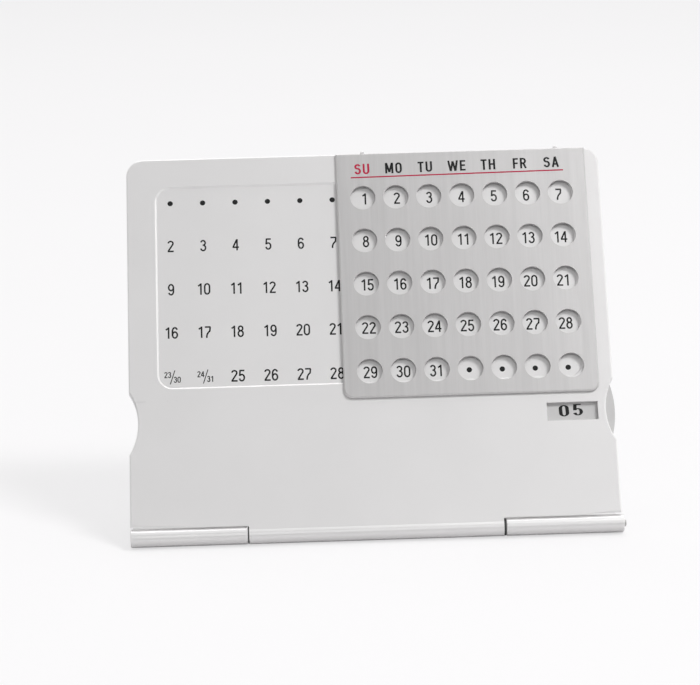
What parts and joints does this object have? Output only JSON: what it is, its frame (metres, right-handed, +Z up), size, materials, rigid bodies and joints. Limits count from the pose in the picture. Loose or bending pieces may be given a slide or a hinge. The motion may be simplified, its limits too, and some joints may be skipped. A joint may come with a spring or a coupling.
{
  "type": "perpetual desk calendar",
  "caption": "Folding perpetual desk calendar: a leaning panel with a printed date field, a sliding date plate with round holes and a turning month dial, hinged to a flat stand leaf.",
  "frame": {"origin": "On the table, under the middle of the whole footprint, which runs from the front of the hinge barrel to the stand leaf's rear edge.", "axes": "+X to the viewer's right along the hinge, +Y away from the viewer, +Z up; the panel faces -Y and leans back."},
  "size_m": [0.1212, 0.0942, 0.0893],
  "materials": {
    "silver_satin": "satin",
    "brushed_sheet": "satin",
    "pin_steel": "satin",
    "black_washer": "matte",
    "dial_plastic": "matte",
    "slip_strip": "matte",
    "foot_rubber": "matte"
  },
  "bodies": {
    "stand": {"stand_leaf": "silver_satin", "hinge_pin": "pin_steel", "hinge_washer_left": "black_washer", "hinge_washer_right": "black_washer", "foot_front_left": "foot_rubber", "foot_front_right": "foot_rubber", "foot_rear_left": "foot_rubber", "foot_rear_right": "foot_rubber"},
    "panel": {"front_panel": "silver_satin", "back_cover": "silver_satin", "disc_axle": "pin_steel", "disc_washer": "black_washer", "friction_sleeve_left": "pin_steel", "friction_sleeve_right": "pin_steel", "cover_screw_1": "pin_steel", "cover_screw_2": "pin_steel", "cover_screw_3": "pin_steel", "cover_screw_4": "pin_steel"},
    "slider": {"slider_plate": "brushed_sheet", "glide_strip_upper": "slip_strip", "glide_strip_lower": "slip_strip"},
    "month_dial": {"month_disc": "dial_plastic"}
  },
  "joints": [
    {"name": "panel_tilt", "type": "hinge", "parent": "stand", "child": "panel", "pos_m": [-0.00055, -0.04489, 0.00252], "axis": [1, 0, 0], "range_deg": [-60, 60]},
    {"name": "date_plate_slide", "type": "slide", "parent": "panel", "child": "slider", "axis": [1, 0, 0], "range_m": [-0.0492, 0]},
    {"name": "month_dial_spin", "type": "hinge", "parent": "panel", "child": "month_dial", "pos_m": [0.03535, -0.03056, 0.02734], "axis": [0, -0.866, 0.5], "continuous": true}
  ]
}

==*==

Each line of the listing should be copied exactly.

▶ [Task response]:
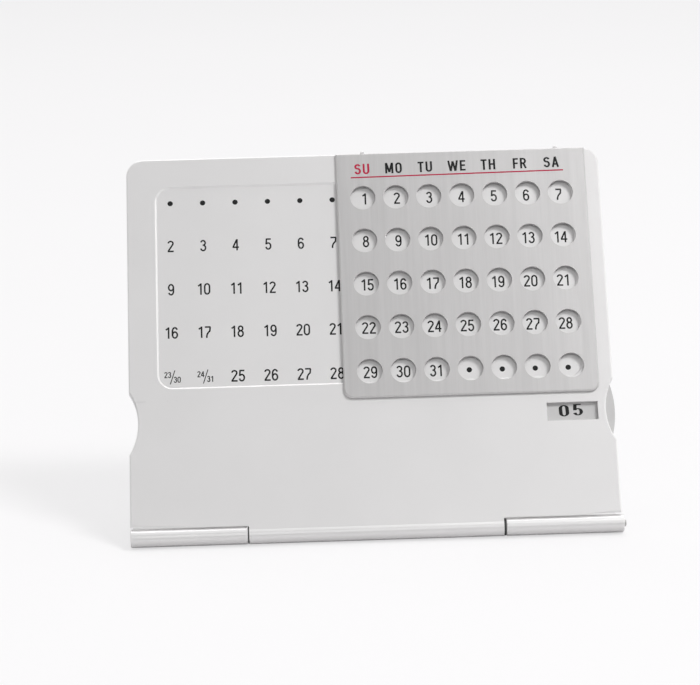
What parts and joints does this object have? Output only JSON: what it is, its frame (metres, right-handed, +Z up), size, materials, rigid bodies and joints. Limits count from the pose in the picture. Loose or bending pieces may be given a slide or a hinge. The motion may be simplified, its limits too, and some joints may be skipped. A joint may come with a spring or a coupling.
{
  "type": "perpetual desk calendar",
  "caption": "Folding perpetual desk calendar: a leaning panel with a printed date field, a sliding date plate with round holes and a turning month dial, hinged to a flat stand leaf.",
  "frame": {"origin": "On the table, under the middle of the whole footprint, which runs from the front of the hinge barrel to the stand leaf's rear edge.", "axes": "+X to the viewer's right along the hinge, +Y away from the viewer, +Z up; the panel faces -Y and leans back."},
  "size_m": [0.1212, 0.0942, 0.0893],
  "materials": {
    "silver_satin": "satin",
    "brushed_sheet": "satin",
    "pin_steel": "satin",
    "black_washer": "matte",
    "dial_plastic": "matte",
    "slip_strip": "matte",
    "foot_rubber": "matte"
  },
  "bodies": {
    "stand": {"stand_leaf": "silver_satin", "hinge_pin": "pin_steel", "hinge_washer_left": "black_washer", "hinge_washer_right": "black_washer", "foot_front_left": "foot_rubber", "foot_front_right": "foot_rubber", "foot_rear_left": "foot_rubber", "foot_rear_right": "foot_rubber"},
    "panel": {"front_panel": "silver_satin", "back_cover": "silver_satin", "disc_axle": "pin_steel", "disc_washer": "black_washer", "friction_sleeve_left": "pin_steel", "friction_sleeve_right": "pin_steel", "cover_screw_1": "pin_steel", "cover_screw_2": "pin_steel", "cover_screw_3": "pin_steel", "cover_screw_4": "pin_steel"},
    "slider": {"slider_plate": "brushed_sheet", "glide_strip_upper": "slip_strip", "glide_strip_lower": "slip_strip"},
    "month_dial": {"month_disc": "dial_plastic"}
  },
  "joints": [
    {"name": "panel_tilt", "type": "hinge", "parent": "stand", "child": "panel", "pos_m": [-0.00055, -0.04489, 0.00252], "axis": [1, 0, 0], "range_deg": [-60, 60]},
    {"name": "date_plate_slide", "type": "slide", "parent": "panel", "child": "slider", "axis": [1, 0, 0], "range_m": [-0.0492, 0]},
    {"name": "month_dial_spin", "type": "hinge", "parent": "panel", "child": "month_dial", "pos_m": [0.03535, -0.03056, 0.02734], "axis": [0, -0.866, 0.5], "continuous": true}
  ]
}